The Real Benefits of Artificial Intelligence

How ‘Computer vision’ powered by AI could radically change video surveillance


David Monk, Umbo CV

When people think of artificial intelligence (AI), they tend to think of either Skynet – a dark, malicious entity – or C-3PO – a bumbling though harmless droid. But both images misunderstand the concept of AI and what it means to the world. Simply put, AI is going to have a major impact, starting from the nascent but growing field of computer vision.

AI is going to have a major impact, starting from the nascent but growing field of computer vision.

AI’s Computing Origins

Scientists have been working on artificial intelligence since the 1950s when it was mostly based on the concept of “symbolic artificial intelligence.” This framework assumed that many aspects of intelligence could be achieved through the manipulation of symbols. Despite considerable success, symbolic artificial intelligence ultimately fell short, especially in the field of computer vision.

A new AI approach then emerged – statistical AI and convolutional neural networks, which use millions of data point to make a computer “program itself.” These networks are “trained,” meaning they are fed some data to process, then tweaks are made to the network and it is retested. This cycle continues until the resulting algorithm is highly performant.

Neural network-based technologies are already making their presence felt. In 2016, Google’s AlphaGo gained a lot of publicity by defeating one of the top Go players in the world in a five-game match. AlphaGo determines its moves by using a neural network. Facebook uses a neural network to identify and suggest tags for people in uploaded photographs. Its DeepFace network is trained on a dataset of 4 million facial images belonging to more than 4,000 people.
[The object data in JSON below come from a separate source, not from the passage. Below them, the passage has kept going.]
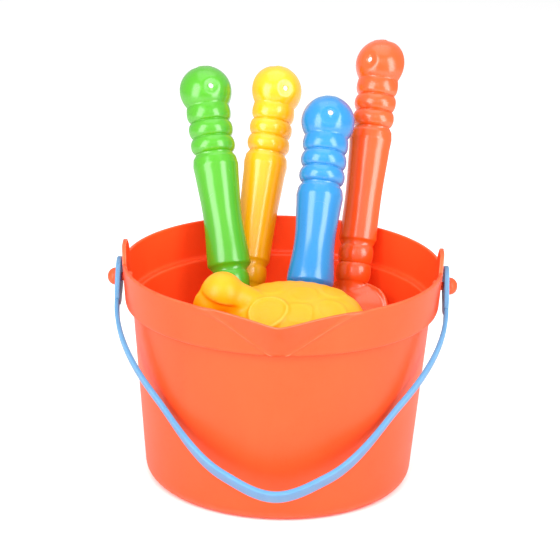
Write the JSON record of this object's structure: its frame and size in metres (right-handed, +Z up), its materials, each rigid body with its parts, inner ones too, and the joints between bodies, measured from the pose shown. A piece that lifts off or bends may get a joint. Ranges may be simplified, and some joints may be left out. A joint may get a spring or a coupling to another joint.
{
  "type": "sand bucket",
  "caption": "Child's sand bucket with pouring spout and swinging bail, holding sand tools with beaded handles and a turtle sand mould, all of which lift out.",
  "frame": {"origin": "middle of the bucket's base, on the floor it stands on", "axes": "+Z up along the bucket's axis, -Y towards the pouring spout, the bail's pins on X"},
  "size_m": [0.215, 0.2415, 0.2494],
  "materials": {
    "bucket_orange": "satin moulded plastic",
    "bail_blue": "satin moulded plastic",
    "tool_green": "satin moulded plastic",
    "tool_yellow": "satin moulded plastic",
    "tool_blue": "satin moulded plastic",
    "tool_red": "satin moulded plastic",
    "mould_yellow": "satin moulded plastic"
  },
  "bodies": {
    "bucket": {"bucket": "bucket_orange", "left_pin": "bucket_orange", "right_pin": "bucket_orange"},
    "bail": {"bail": "bail_blue"},
    "green_shovel": {"green_shovel": "tool_green"},
    "yellow_rake": {"yellow_rake": "tool_yellow"},
    "blue_trowel": {"blue_trowel": "tool_blue"},
    "red_scoop": {"red_scoop": "tool_red"},
    "turtle_mould": {"turtle_mould": "mould_yellow"}
  },
  "joints": [
    {"name": "bail_swing", "type": "hinge", "parent": "bucket", "child": "bail", "pos_m": [0, 0, 0.1243], "axis": [-1, 0, 0], "range_deg": [0, 135]},
    {"name": "green_shovel_lift", "type": "slide", "parent": "bucket", "child": "green_shovel", "axis": [-0.2535, 0.2011, 0.9462], "range_m": [0, 0.26]},
    {"name": "yellow_rake_lift", "type": "slide", "parent": "bucket", "child": "yellow_rake", "axis": [0.2221, 0.3966, 0.8907], "range_m": [0, 0.26]},
    {"name": "blue_trowel_lift", "type": "slide", "parent": "bucket", "child": "blue_trowel", "axis": [-0.0906, 0.4979, 0.8625], "range_m": [0, 0.24]},
    {"name": "red_scoop_lift", "type": "slide", "parent": "bucket", "child": "red_scoop", "axis": [0.2391, 0.1519, 0.959], "range_m": [0, 0.26]},
    {"name": "turtle_mould_lift", "type": "slide", "parent": "bucket", "child": "turtle_mould", "axis": [0, 0, 1], "range_m": [0, 0.12]}
  ]
}
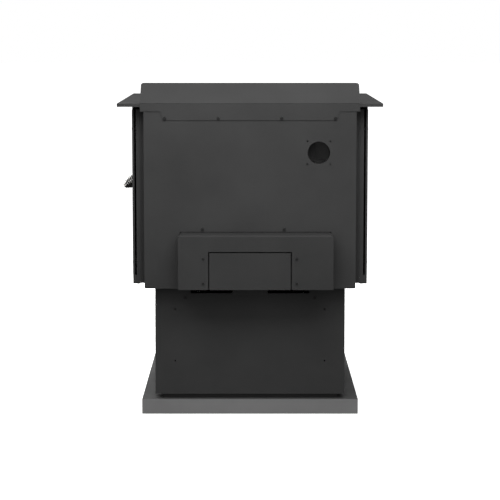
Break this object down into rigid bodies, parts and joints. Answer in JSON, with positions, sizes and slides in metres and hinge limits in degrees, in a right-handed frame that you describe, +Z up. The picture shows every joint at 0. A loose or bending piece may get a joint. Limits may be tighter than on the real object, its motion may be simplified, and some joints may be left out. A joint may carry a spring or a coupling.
{
  "type": "wood burning stove",
  "caption": "Pedestal wood burning stove: steel firebox with glass loading door and coil handle, ash drawer, rear heat shield with air intake port and blower housing.",
  "frame": {"origin": "centre of the base tray's underside, on the floor", "axes": "+Z up, -Y out of the loading door (front), +Y out of the rear heat shield, +X to the right seen from the front"},
  "size_m": [0.6917, 0.7768, 0.8378],
  "materials": {
    "body_black": "matt high-temperature paint",
    "base_grey": "satin charcoal paint",
    "screw_black": "black oxide",
    "cast_black": "painted casting",
    "bare_steel": "heat-dulled steel",
    "zinc_sheet": "zinc-coated sheet",
    "nickel": "bright nickel plate",
    "firebrick": "rough pressed refractory",
    "baffle_board": "rough vermiculite board",
    "glass_ceramic": "clear ceramic glass",
    "rope_grey": "braided glass-fibre rope",
    "tape_white": "woven glass-fibre tape"
  },
  "bodies": {
    "stove": {"base_tray": "base_grey", "base_bolts": "screw_black", "plinth_bars": "body_black", "pedestal_shell": "body_black", "pedestal_front": "body_black", "body_brackets": "body_black", "rear_tie_bracket": "body_black", "pedestal_screws": "screw_black", "drawer_housing": "zinc_sheet", "ash_chute": "bare_steel", "firebox_shell": "body_black", "firebox_front": "body_black", "top_plate": "body_black", "flue_gasket": "tape_white", "flue_collar": "cast_black", "flue_bolts": "screw_black", "side_jackets": "body_black", "rear_shield": "body_black", "duct_channels": "body_black", "intake_sleeve": "body_black", "shield_screws": "screw_black", "rear_deflector": "body_black", "deflector_screws": "screw_black", "blower_box": "body_black", "blower_cover": "body_black", "cover_screws": "screw_black", "side_shield_left": "body_black", "side_shield_right": "body_black", "side_spacers": "bare_steel", "side_screws": "screw_black", "air_manifold": "bare_steel", "secondary_tubes": "bare_steel", "baffle_boards": "baffle_board", "firebricks_floor": "firebrick", "firebricks_left": "firebrick", "firebricks_right": "firebrick", "firebricks_rear": "firebrick", "airwash_plate": "bare_steel", "ash_lip": "body_black", "air_intake_box": "body_black", "hinge_brackets": "body_black", "hinge_pins": "bare_steel", "latch_catch": "body_black"},
    "door": {"door_frame": "cast_black", "door_glass": "glass_ceramic", "glass_gasket": "tape_white", "glass_clips": "zinc_sheet", "glass_screws": "bare_steel", "door_gasket": "rope_grey"},
    "handle": {"latch_shaft": "bare_steel", "latch_cam": "bare_steel", "handle_arm": "screw_black", "handle_coil": "nickel", "handle_tip_nut": "nickel"},
    "air_control": {"air_damper": "bare_steel", "air_knob": "nickel"},
    "ash_drawer": {"drawer_pan": "zinc_sheet", "drawer_front": "body_black", "drawer_handle": "nickel"},
    "ash_plug": {"ash_plug": "cast_black"}
  },
  "joints": [
    {"name": "door_swing", "type": "hinge", "parent": "stove", "child": "door", "pos_m": [-0.246, -0.27, 0.545], "axis": [0, 0, -1], "range_deg": [0, 110]},
    {"name": "handle_turn", "type": "hinge", "parent": "door", "child": "handle", "pos_m": [0.238, -0.29, 0.594], "axis": [0, 1, 0], "range_deg": [0, 66]},
    {"name": "air_control_slide", "type": "slide", "parent": "stove", "child": "air_control", "axis": [1, 0, 0], "range_m": [0, 0.058]},
    {"name": "ash_drawer_slide", "type": "slide", "parent": "stove", "child": "ash_drawer", "axis": [0, -1, 0], "range_m": [0, 0.33]},
    {"name": "ash_plug_lift", "type": "slide", "parent": "stove", "child": "ash_plug", "axis": [0, 0, 1], "range_m": [0, 0.15]}
  ]
}
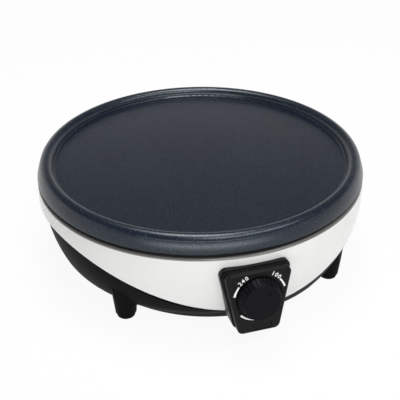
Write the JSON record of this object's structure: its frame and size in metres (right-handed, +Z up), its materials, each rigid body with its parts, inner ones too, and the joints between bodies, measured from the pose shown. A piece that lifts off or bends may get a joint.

These new technologies have unlocked new uses and behaviors that would have been impossible or impractical for a programmer or team of programmers to create. Computer vision is at the forefront of these new uses.

Computer Vision

AI applications that use deep learning applied to images and video are referred to as “computer vision.” A recent TechCrunch article by Colin O’Donnel named computer vision’s video-as-a-sensor technology as the most important of the emergent technologies that are changing societies.

Video security without video analytics is only as effective as the people doing the monitoring.

A human operator has to maintain a high level of concentration, while also dividing that attention to monitor feeds on multiple screens. Even when operators are trained, research has found that the error rate is high. Humans are simply not that good at monitoring for rare events across multiple video streams.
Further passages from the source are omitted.